Julian Dunkerton has since confirmed to the Transaction Committee that he is engaged in discussions with potential financing partners (“Potential Sponsors”) for the purposes of considering options in respect of the Company, which may include a possible cash offer for the entire issued and to be issued share capital of the Company, not already owned by him. These discussions are at a preliminary stage and no decisions have been made.
Basically he's had the begging bowl out and potential investors are looking at the leases on shops, shops being empty and brand being in need of a revamp.
Basically be easier to pick up in administration and Dunkerton could buy a nice interest for £25M .....
Too much debt here
Also can't believe the greatest cheerleader has deserted the cause albeit still had a "few shares in here". Think she made £50k on the 1st pump and pretty much lost it all on the way down. But of course she won't disclose that.
Good luck to those still in cus I think you are gonna need it.
What's taking soooo long ......
Much better day today. Hope as Monkfish has said a bottom has been hit. As I posted earlier in week the SP has dropped over 740 pence so a little bounce is due. This was 1500 to 1600 range . Personally see a recovery and price settling around 1200 to 1300 . GLA
IStock
Wood Group, the London-listed oil sector engineer, is cutting hundreds of jobs nearly a year after talks about a takeover collapsed.

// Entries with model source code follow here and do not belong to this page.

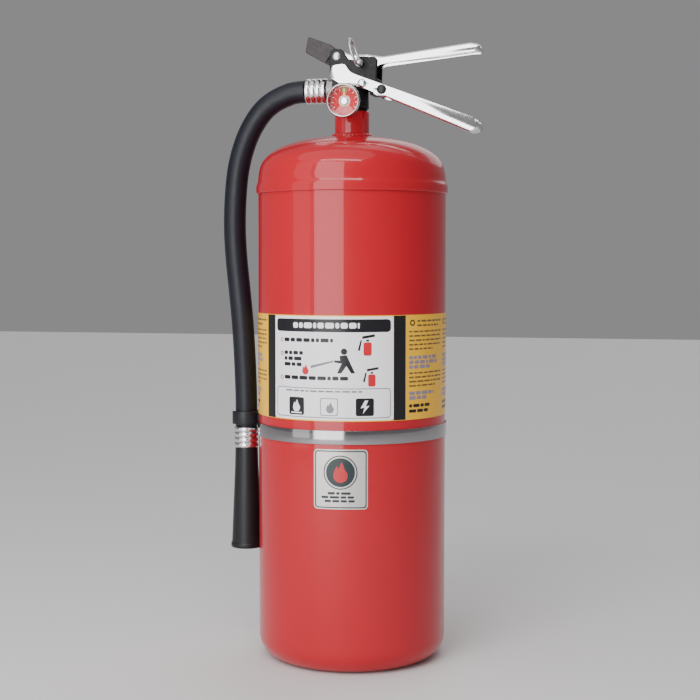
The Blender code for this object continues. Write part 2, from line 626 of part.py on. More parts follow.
def smooth_route(route, per_span):
    """Points read from a smooth curve through the route's own points."""
    ends = [(2 * route[0][0] - route[1][0], 2 * route[0][1] - route[1][1])]
    tail = [(2 * route[-1][0] - route[-2][0], 2 * route[-1][1] - route[-2][1])]
    knots = [Vector(p) for p in ends + route + tail]
    points = []
    for i in range(1, len(knots) - 2):
        a, b, c, d = knots[i - 1:i + 3]
        for step in range(per_span):
            t = step / per_span
            points.append(0.5 * (2 * b + (c - a) * t + (2 * a - 5 * b + 4 * c - d) * t ** 2
                                 + (3 * b - 3 * c + d - a) * t ** 3))
    return points + [knots[-2]]


def discharge_hose():
    curve = bpy.data.curves.new("discharge_hose", "CURVE")
    curve.dimensions = "3D"
    curve.bevel_depth = HOSE_R
    curve.bevel_resolution = 3
    curve.use_fill_caps = True
    points = smooth_route(HOSE_ROUTE, HOSE_STEPS_PER_SPAN)
    spline = curve.splines.new("POLY")
    spline.points.add(len(points) - 1)
    for target, (x, z) in zip(spline.points, points):
        target.co = (x * MM, 0, z * MM, 1)
    curve.materials.append(rubber())
    return place(bpy.data.objects.new("discharge_hose", curve))


def ribbed(start, stop, radius, ribs):
    """Outer side of a crimped sleeve, from its far end back to its start."""
    length = stop - start
    side = []
    for rib in range(ribs):
        base = stop - length * (rib + 0.5) / ribs
        half = length / ribs / 2
        side += [(radius - 0.9 * MM, base + half * 0.95), (radius, base + half * 0.45),
                 (radius, base - half * 0.45), (radius - 0.9 * MM, base - half * 0.95)]
    return side


def hose_coupling():
    """Hexagon nipple between the valve's outlet and the hose."""
    bore, start, stop = 5.2 * MM, 17.3 * MM, 24 * MM
    ring = turned("hose_coupling", [(bore, stop), (11.2 * MM, stop), (11.2 * MM, start),
                                    (bore, start)], brass(), steps=6)
    return aimed(ring, (0, 0, OUTLET_Z), (-1, 0, 0))


def upper_ferrule():
    start, stop = -UPPER_FERRULE_X[0], -UPPER_FERRULE_X[1]
    profile = [(5.2 * MM, stop)] + ribbed(start, stop, FERRULE_R, 3) + [(5.2 * MM, start)]
    return aimed(turned("upper_ferrule", profile, chrome(), steps=20), (0, 0, OUTLET_Z), (-1, 0, 0))


def lower_ferrule():
    high, low = LOWER_FERRULE_Z
    profile = [(5.2 * MM, high)] + ribbed(low, high, FERRULE_R, 2) + [(5.2 * MM, low)]
    return aimed(turned("lower_ferrule", profile, chrome(), steps=20), (HANG_X, 0, 0), (0, 0, 1))


def nozzle():
    """Tapered horn; the bore narrows at the throat and widens to the mouth."""
    high, low = NOZZLE_Z
    narrow, wide = NOZZLE_R
    profile = [(5.2 * MM, high), (narrow - MM, high), (narrow, high - MM),
               (wide - 0.6 * MM, low + 5 * MM), (wide, low + 4 * MM), (wide, low + MM),
               (wide - MM, low), (12.6 * MM, low), (7.4 * MM, low + 62 * MM),
               (5.2 * MM, high - 20 * MM)]
    return aimed(turned("nozzle", profile, black_plastic(), steps=24), (HANG_X, 0, 0), (0, 0, 1))


def hose_clip():
    """Open ring that grips the hose, with a foot against the strap."""
    low, high = CLIP_Z
    inner = HOSE_R + 0.5 * MM
    opening = math.radians(62)
    steps = 20
    sweep = [math.radians(180) + opening / 2 + (2 * math.pi - opening) * i / steps
             for i in range(steps + 1)]
    ring = [(HANG_X + CLIP_R * math.cos(a), CLIP_R * math.sin(a)) for a in sweep]
    ring += [(HANG_X + inner * math.cos(a), inner * math.sin(a)) for a in reversed(sweep)]
    clip = outline_solid("hose_clip", ring, high - low, flat_at((low + high) / 2), black_plastic())
    foot = box("clip_foot_shape", (HANG_X + 12.6 * MM, -6 * MM, low),
               (-(SHELL_R + BAND_T + 1.0 * MM), 6 * MM, high))
    weld(clip, foot)
    return clip


# ---------------------------------------------------------------- strap and stickers

def around_shell(radius, azimuth):
    """A point at a radius, with its azimuth from -Y towards +X."""
    return (radius * math.sin(azimuth), -radius * math.cos(azimuth))


def sticker(name, z_range, middle, half_angle, steps, finish):
    """A curved sheet on the cylinder, cut to an angle."""
    inner, outer = SHELL_R + GAP, SHELL_R + GAP + STICKER_T
    sweep = [middle - half_angle + 2 * half_angle * i / steps for i in range(steps + 1)]
    outline = [around_shell(outer, a) for a in sweep]
    outline += [around_shell(inner, a) for a in reversed(sweep)]
    low, high = z_range
    return outline_solid(name, outline, high - low, flat_at((low + high) / 2), finish)


def shell_band():
    """Strap round the cylinder; its two ends stand out behind, side by side."""
    inner, outer = SHELL_R + GAP, SHELL_R + GAP + BAND_T
    ear_gap, ear_out = 3 * MM, 13 * MM
    end = math.pi - ear_gap / outer
    sweep = [-end + 2 * end * i / BIG_STEPS for i in range(BIG_STEPS + 1)]
    outline = [around_shell(inner, a) for a in sweep]
    outline += [(ear_gap, outer + ear_out), (ear_gap + BAND_T, outer + ear_out),
                (ear_gap + BAND_T, outer + 0.5 * MM)]
    outline += [around_shell(outer, a) for a in reversed(sweep[2:-2])]
    outline += [(-ear_gap - BAND_T, outer + 0.5 * MM), (-ear_gap - BAND_T, outer + ear_out),
                (-ear_gap, outer + ear_out)]
    low, high = BAND_Z
    band = outline_solid("shell_band", outline, high - low, flat_at((low + high) / 2), steel())
    bolt_y = outer + 7 * MM
    cut(band, rod("band_bolt_hole_cut", (-12 * MM, bolt_y, (low + high) / 2),
                  (12 * MM, bolt_y, (low + high) / 2), 2.3 * MM, steps=16))
    return bolt_y, (low + high) / 2


def band_fastener(bolt_y, z):
    """A short screw and its nut draw the strap's ends together."""
    reach = (3 + 1) * MM + GAP
    bolt = turned("band_bolt", [(0, 10 * MM), (2 * MM, 10 * MM), (2 * MM, -reach),
                                (4 * MM, -reach), (4 * MM, -reach - 2.8 * MM),
                                (0, -reach - 2.8 * MM)], steel(), closed=False, steps=18)
    aimed(bolt, (0, bolt_y, z), (1, 0, 0))
    nut = turned("band_nut", [(2.3 * MM, reach + 3 * MM), (4.2 * MM, reach + 3 * MM),
                              (4.2 * MM, reach), (2.3 * MM, reach)], steel(), steps=6)
    aimed(nut, (0, bolt_y, z), (1, 0, 0))


def build():
    shell_cup()
    top_dome()
    neck_collar()
    powder_charge()
    dip_tube()
    valve_body()
    neck_o_ring()
    valve_stem()
    stem_seal()
    stem_o_ring()
    gland_ring()
    stem_spring()
    gauge()
    carry_handle()
    operating_lever()
    lever_tongue()
    cross_rivet("lever_pivot_rivet", PIVOT, 2.5 * MM, 4.2 * MM, YOKE_HALF_W + GAP, steel())
    cross_rivet("handle_rivet", HANDLE_RIVET, 2.2 * MM, 4.4 * MM, HANDLE_HALF_W + GAP, chrome())
    cross_rivet("handle_cross_pin", HANDLE_CROSS_PIN, 2.2 * MM, 4.7 * MM, HANDLE_HALF_W + GAP,
                black_plastic())
    pull_pin()
    pull_ring()
    hose_coupling()
    upper_ferrule()
    discharge_hose()
    lower_ferrule()
    nozzle()
    hose_clip()
    band_fastener(*shell_band())
    sticker("instruction_label", LABEL_Z, 0.0, LABEL_HALF_ANGLE, 32,
            material("printed_label", (0.85, 0.80, 0.70), 0.35))
    sticker("round_emblem_badge", BADGE_Z, BADGE_AZIMUTH, BADGE_HALF_ANGLE, 6,
            material("silver_foil", (0.70, 0.68, 0.66), 0.3, 0.6))


build()
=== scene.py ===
"""Looks for the fire extinguisher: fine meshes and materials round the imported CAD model."""
from math import ceil, cos, degrees, floor, pi, radians, sin, tan
import random

import bmesh
import bpy
from mathutils import Matrix, Vector


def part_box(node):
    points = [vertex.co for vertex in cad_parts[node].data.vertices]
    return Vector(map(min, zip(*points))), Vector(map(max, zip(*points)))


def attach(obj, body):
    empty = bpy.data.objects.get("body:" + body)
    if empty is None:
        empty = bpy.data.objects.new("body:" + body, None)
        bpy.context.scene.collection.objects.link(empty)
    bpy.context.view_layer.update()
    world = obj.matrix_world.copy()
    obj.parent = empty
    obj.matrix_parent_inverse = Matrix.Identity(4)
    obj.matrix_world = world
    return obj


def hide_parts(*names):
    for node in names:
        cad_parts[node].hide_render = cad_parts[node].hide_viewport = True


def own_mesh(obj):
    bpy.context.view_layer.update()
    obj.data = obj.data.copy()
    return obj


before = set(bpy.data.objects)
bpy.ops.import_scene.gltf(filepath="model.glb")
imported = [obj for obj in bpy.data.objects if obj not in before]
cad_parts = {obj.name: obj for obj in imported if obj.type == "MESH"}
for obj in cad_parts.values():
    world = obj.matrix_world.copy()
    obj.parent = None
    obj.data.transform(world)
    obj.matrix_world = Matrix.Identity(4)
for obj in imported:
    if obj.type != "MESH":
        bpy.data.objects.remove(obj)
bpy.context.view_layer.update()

MM = 0.001
ROOT = "extinguisher"
FRONT = Vector((0, -1, 0))


def mm(values):
    """Millimetres to metres, for a list of numbers or of points."""
    return [tuple(c * MM for c in v) if isinstance(v, tuple) else v * MM for v in values]


def from_level(level, points):
    """Profile points in millimetres, their heights counted from a level in metres."""
    return [(r * MM, level + z * MM) for r, z in points]


def centre_of(node):
    low, high = (Vector(corner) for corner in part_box(node))
    return (low + high) / 2


def low_of(node):
    return Vector(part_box(node)[0])


def high_of(node):
    return Vector(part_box(node)[1])


# Sizes and places read from the CAD model.
SHELL_R = (high_of("shell_cup").x - low_of("shell_cup").x) / 2
CUP_RIM_Z = high_of("shell_cup").z
LIP_R = (high_of("top_dome").x - low_of("top_dome").x) / 2
LIP_Z = low_of("top_dome").z
NECK_Z = (low_of("neck_collar").z, high_of("neck_collar").z)
OUTLET_Z = centre_of("upper_ferrule").z
HANG_X = centre_of("nozzle").x
GAUGE = centre_of("gauge_case")
GAUGE_R = (high_of("gauge_case").x - low_of("gauge_case").x) / 2
GAUGE_FRONT, GAUGE_BACK = -low_of("gauge_case").y, -high_of("gauge_case").y
PIVOT = centre_of("lever_pivot_rivet")
RIVET = centre_of("handle_rivet")
CROSS_PIN = centre_of("handle_cross_pin")
PIN = Vector((centre_of("pull_pin").x, 0, centre_of("pull_pin").z))
LABEL_Z = (low_of("instruction_label").z, high_of("instruction_label").z)
BADGE_Z = (low_of("round_emblem_badge").z, high_of("round_emblem_badge").z)
BAND_Z = (low_of("shell_band").z, high_of("shell_band").z)

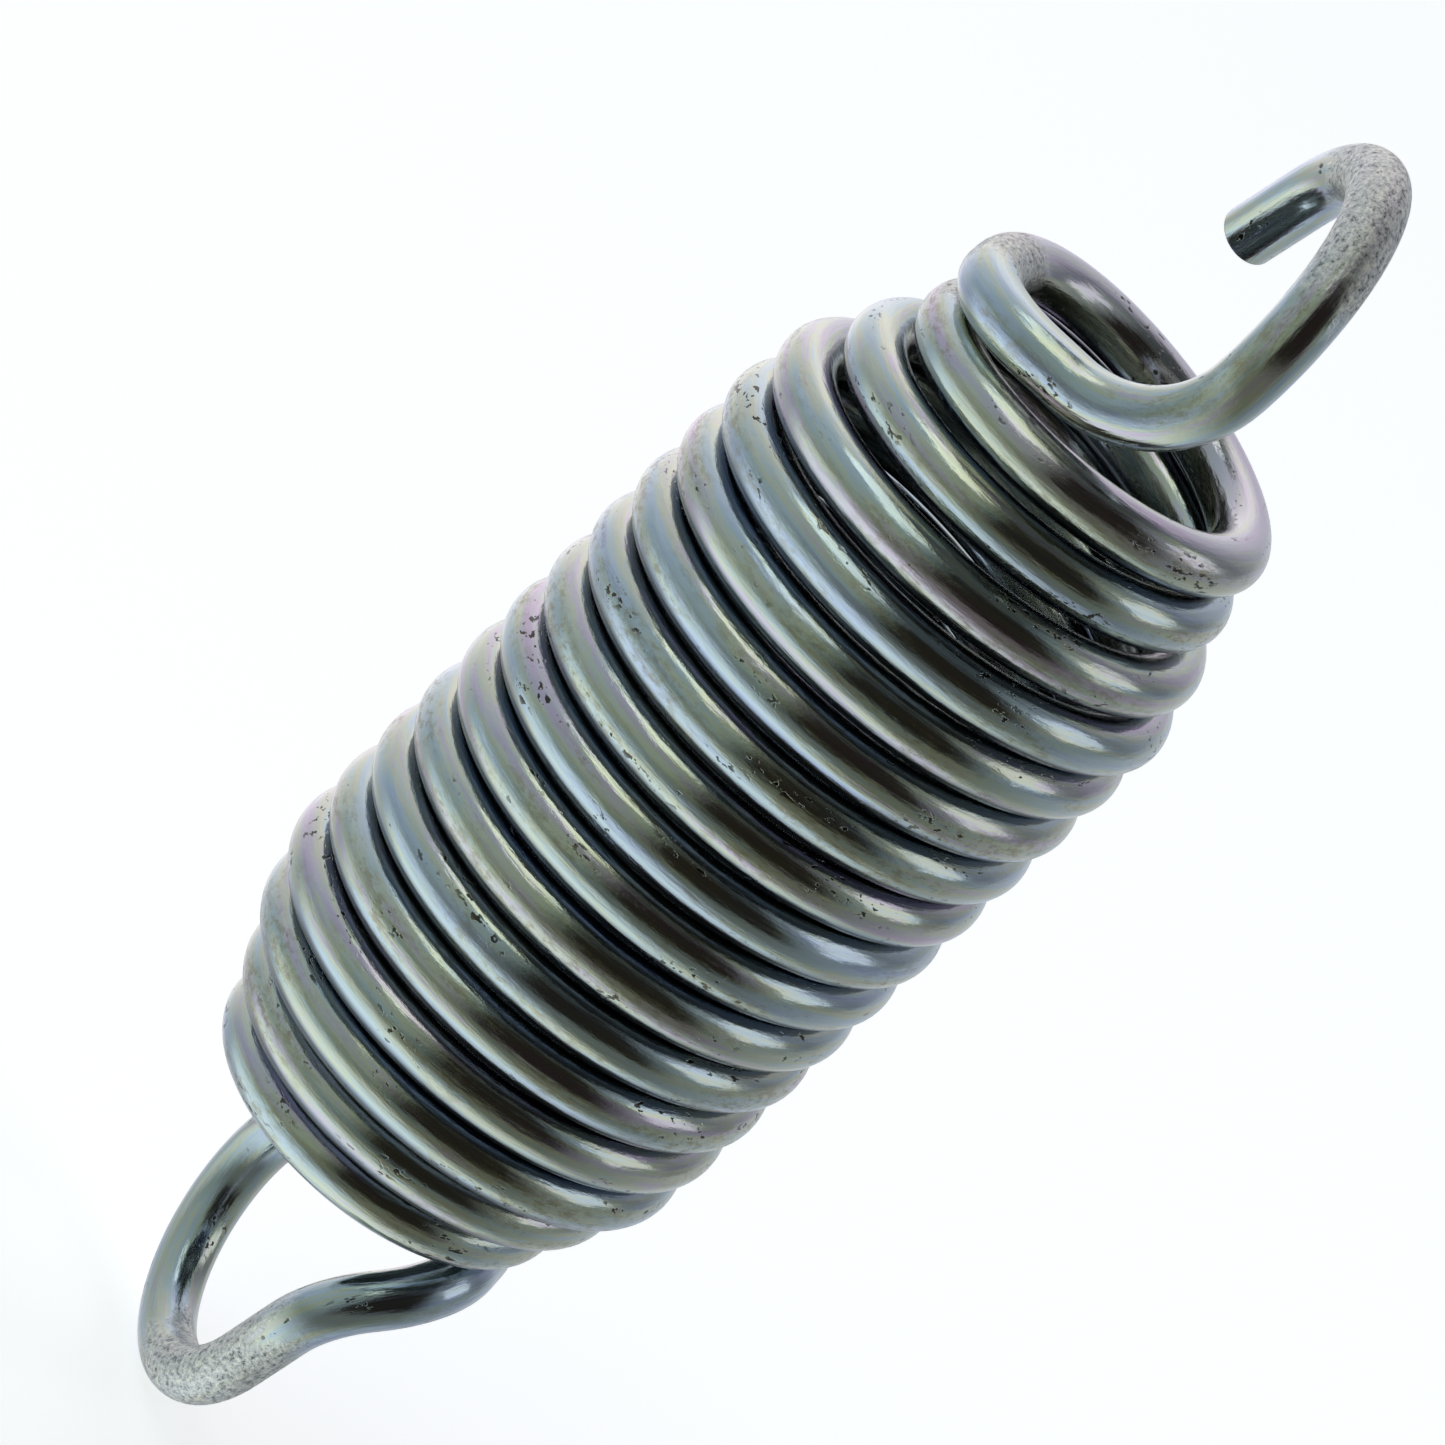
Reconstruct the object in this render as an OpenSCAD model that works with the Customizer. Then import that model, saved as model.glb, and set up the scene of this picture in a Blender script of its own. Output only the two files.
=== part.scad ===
// Extension spring: one wire wound into a nearly closed right-hand coil, with a closed loop at the
// lower end and an open hook at the upper end. Millimetres, +Z along the coil's axis.
// The origin is on that axis, level with the seat of the lower loop, where an anchor pin bears.

/* [Wire] */
// Diameter of the spring wire
wire_d = 5; // [4:0.1:5]

/* [Coil] */
// Mean radius of the body's turns, from the axis to the middle of the wire
body_r = 19.5; // [18:0.1:22]
// Rise of the wire in one turn
pitch = 5.25; // [5.25:0.05:6.5]
// Whole turns between the lower loop and the last half turn under the hook
whole_turns = 17; // [12:1:21]

/* [Tapered ends] */
// Mean radius of the coil's lower end
lower_end_r = 13.9; // [13:0.1:16]
// Half turns that the lower end takes to widen to the body
lower_taper = 4.9; // [4:0.1:7]
// Mean radius of the coil's upper end
upper_end_r = 14.3; // [13:0.1:16]
// Half turns that the upper end takes to narrow from the body
upper_taper = 4.4; // [4:0.1:7]
// Sideways offset of the two end turns, towards +X
end_shift = 0.6; // [0:0.1:1]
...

Sky News understands that the company is expected to announce next week alongside its full-year results that it has launched a new cost efficiency programme that sources said would affect white-collar workers globally.
One insider suggested that roughly 200 roles would be axed - a tiny proportion of its 36,000-strong workforce.
Hey Mary hope you are well and this pays off. The market definately isn't easy at the moment
Ted Baker’s European retail and online arm is to appoint administrators, putting almost 1,000 jobs at risk at the British brand.
The fashion brand, which has 46 stores in the UK and Europe, has been struggling for several years as it faced increasing competition and the fallout from the exit of its founder, Ray Kelvin, who stepped down in 2019 after allegations of “forced hugging”.